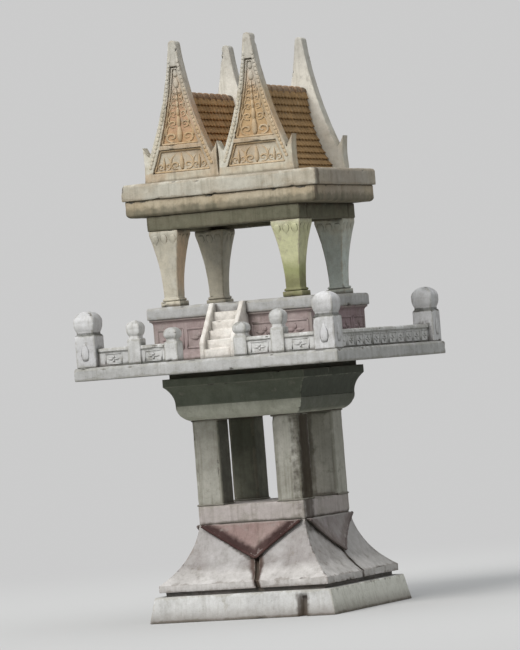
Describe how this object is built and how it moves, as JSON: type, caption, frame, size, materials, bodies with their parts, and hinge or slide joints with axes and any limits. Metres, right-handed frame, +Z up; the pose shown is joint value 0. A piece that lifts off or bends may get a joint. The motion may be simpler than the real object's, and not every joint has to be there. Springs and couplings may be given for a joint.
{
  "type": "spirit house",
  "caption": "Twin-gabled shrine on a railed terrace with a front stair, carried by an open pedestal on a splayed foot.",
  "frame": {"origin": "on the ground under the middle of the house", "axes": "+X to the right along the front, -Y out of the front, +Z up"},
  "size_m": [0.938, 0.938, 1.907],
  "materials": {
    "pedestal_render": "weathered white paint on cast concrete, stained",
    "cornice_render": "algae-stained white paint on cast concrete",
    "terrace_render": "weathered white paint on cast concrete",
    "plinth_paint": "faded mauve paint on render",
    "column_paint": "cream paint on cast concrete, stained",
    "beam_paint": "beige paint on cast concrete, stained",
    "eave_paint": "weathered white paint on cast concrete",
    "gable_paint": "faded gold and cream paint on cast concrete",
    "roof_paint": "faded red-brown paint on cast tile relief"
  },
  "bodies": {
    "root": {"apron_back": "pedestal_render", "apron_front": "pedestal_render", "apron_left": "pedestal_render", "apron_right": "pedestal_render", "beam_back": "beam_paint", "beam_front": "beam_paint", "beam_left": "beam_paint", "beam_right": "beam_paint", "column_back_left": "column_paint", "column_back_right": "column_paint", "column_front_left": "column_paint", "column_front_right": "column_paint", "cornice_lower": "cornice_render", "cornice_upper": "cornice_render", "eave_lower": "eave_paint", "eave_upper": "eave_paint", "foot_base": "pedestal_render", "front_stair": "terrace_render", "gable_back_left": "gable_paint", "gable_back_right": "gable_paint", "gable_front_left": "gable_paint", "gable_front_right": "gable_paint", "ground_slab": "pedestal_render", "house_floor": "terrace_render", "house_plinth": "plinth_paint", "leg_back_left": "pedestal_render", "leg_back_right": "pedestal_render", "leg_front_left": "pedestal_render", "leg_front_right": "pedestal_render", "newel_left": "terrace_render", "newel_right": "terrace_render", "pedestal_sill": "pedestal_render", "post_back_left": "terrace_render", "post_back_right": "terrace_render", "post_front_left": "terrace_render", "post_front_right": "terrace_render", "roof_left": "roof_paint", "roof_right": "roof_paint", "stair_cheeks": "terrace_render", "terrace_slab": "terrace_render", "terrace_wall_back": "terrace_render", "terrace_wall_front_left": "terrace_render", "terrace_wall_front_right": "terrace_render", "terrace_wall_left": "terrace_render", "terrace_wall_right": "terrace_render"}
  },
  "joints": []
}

What you are asked to do: Can you give every line above again, exactly as written?

Solution to this task:
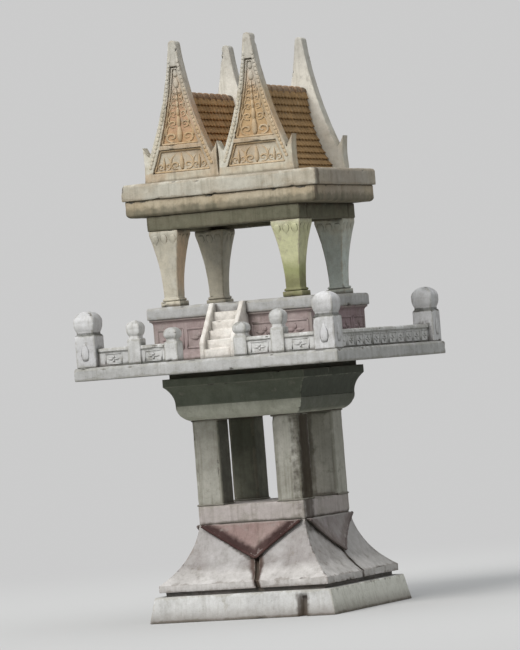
Describe how this object is built and how it moves, as JSON: type, caption, frame, size, materials, bodies with their parts, and hinge or slide joints with axes and any limits. Metres, right-handed frame, +Z up; the pose shown is joint value 0. A piece that lifts off or bends may get a joint. The motion may be simpler than the real object's, and not every joint has to be there. Springs and couplings may be given for a joint.
{
  "type": "spirit house",
  "caption": "Twin-gabled shrine on a railed terrace with a front stair, carried by an open pedestal on a splayed foot.",
  "frame": {"origin": "on the ground under the middle of the house", "axes": "+X to the right along the front, -Y out of the front, +Z up"},
  "size_m": [0.938, 0.938, 1.907],
  "materials": {
    "pedestal_render": "weathered white paint on cast concrete, stained",
    "cornice_render": "algae-stained white paint on cast concrete",
    "terrace_render": "weathered white paint on cast concrete",
    "plinth_paint": "faded mauve paint on render",
    "column_paint": "cream paint on cast concrete, stained",
    "beam_paint": "beige paint on cast concrete, stained",
    "eave_paint": "weathered white paint on cast concrete",
    "gable_paint": "faded gold and cream paint on cast concrete",
    "roof_paint": "faded red-brown paint on cast tile relief"
  },
  "bodies": {
    "root": {"apron_back": "pedestal_render", "apron_front": "pedestal_render", "apron_left": "pedestal_render", "apron_right": "pedestal_render", "beam_back": "beam_paint", "beam_front": "beam_paint", "beam_left": "beam_paint", "beam_right": "beam_paint", "column_back_left": "column_paint", "column_back_right": "column_paint", "column_front_left": "column_paint", "column_front_right": "column_paint", "cornice_lower": "cornice_render", "cornice_upper": "cornice_render", "eave_lower": "eave_paint", "eave_upper": "eave_paint", "foot_base": "pedestal_render", "front_stair": "terrace_render", "gable_back_left": "gable_paint", "gable_back_right": "gable_paint", "gable_front_left": "gable_paint", "gable_front_right": "gable_paint", "ground_slab": "pedestal_render", "house_floor": "terrace_render", "house_plinth": "plinth_paint", "leg_back_left": "pedestal_render", "leg_back_right": "pedestal_render", "leg_front_left": "pedestal_render", "leg_front_right": "pedestal_render", "newel_left": "terrace_render", "newel_right": "terrace_render", "pedestal_sill": "pedestal_render", "post_back_left": "terrace_render", "post_back_right": "terrace_render", "post_front_left": "terrace_render", "post_front_right": "terrace_render", "roof_left": "roof_paint", "roof_right": "roof_paint", "stair_cheeks": "terrace_render", "terrace_slab": "terrace_render", "terrace_wall_back": "terrace_render", "terrace_wall_front_left": "terrace_render", "terrace_wall_front_right": "terrace_render", "terrace_wall_left": "terrace_render", "terrace_wall_right": "terrace_render"}
  },
  "joints": []
}